As both a Californian and an economist, I have watched with great interest the simmering controversy over the CPUC’s proposed action against PG&E related to the pipeline accident in San Bruno. As did others, I saw images of the tragedy and read stories about how it happened. Clearly, PG&E must be penalized for its actions. Imposing civil penalties on companies that do the wrong thing is not only legitimate, but necessary.

At the same time, as a matter of sound public and economic policy, penalties should be fair and proportionate as well as properly structured to bring about desired behavior and prevent future transgressions by the offending party – not exact revenge. If the CPUC approves its staff recommendation to boost combined penalties against PG&E to more than $4 billion, it will fail to meet those criteria. Even more troubling is the possibility, if not the likelihood, that such an excessive penalty would inflict financial damage on many who are not at fault and ultimately undermine the state’s anemic economic recovery. Moreover, bloated and poorly targeted sanctions also could have the unintended consequence of diverting resources that might otherwise be used by PG&E for additional safety enhancements and renewable energy and sustainability initiatives.

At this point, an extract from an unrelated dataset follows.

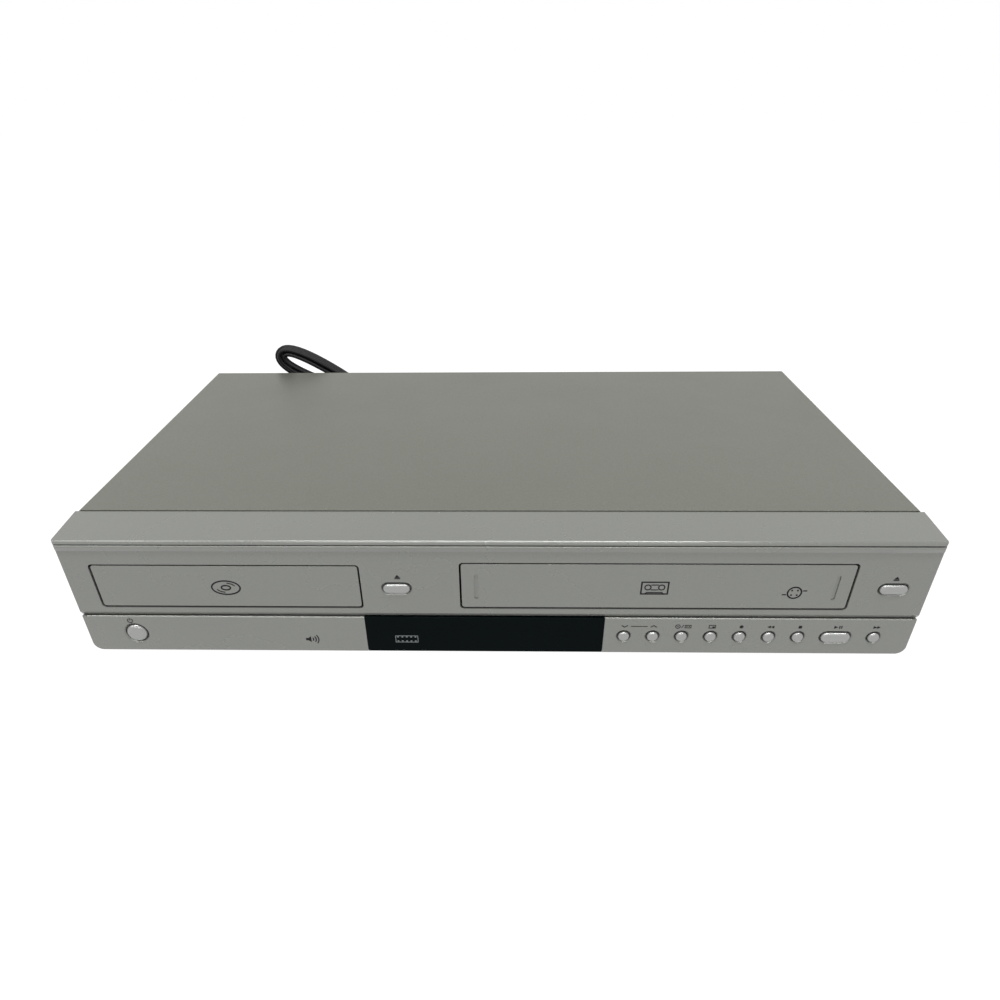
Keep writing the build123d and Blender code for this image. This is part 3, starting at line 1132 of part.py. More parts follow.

Even though the CPUC does not intend to penalize PG&E customers, they will ultimately pay – along with the company’s current and future employees, and PG&E stockholders, who include many individuals and our pension funds. The California Public Employees Retirement System, for example, owns more than 1.25 million PG&E shares, and it surely was not in any way responsible for the accident.

But even if we don’t particularly care about our neighbors to the north, PG&E’s employees or its stockholders, we all should be concerned about the effects of such an extraordinary fine on the state’s economy. Such a fine would impede PG&E’s ability to make investments in much needed infrastructure and other areas. This has the potential to threaten jobs at PG&E as well as at vendors and suppliers throughout the state.

Wide-ranging impact

A more subtle but very serious concern is the effect such a disproportionately large penalty would have on Wall Street investors’ assessments not just of PG&E but Southern California Edison, Sempra and California utilities in general. Given the seriousness of the accident, few might be shedding tears for the 12 percent loss in value PG&E sustained in the past three years (as it invested heavily in pipeline safety upgrades and maintenance) or the higher cost of funds the company will face if its bond rating is downgraded. But, if the CPUC creates a hostile regulatory environment by the imposition of this mammoth fine, it’s a safe bet that many Wall Street investors will be looking for other places to put their money.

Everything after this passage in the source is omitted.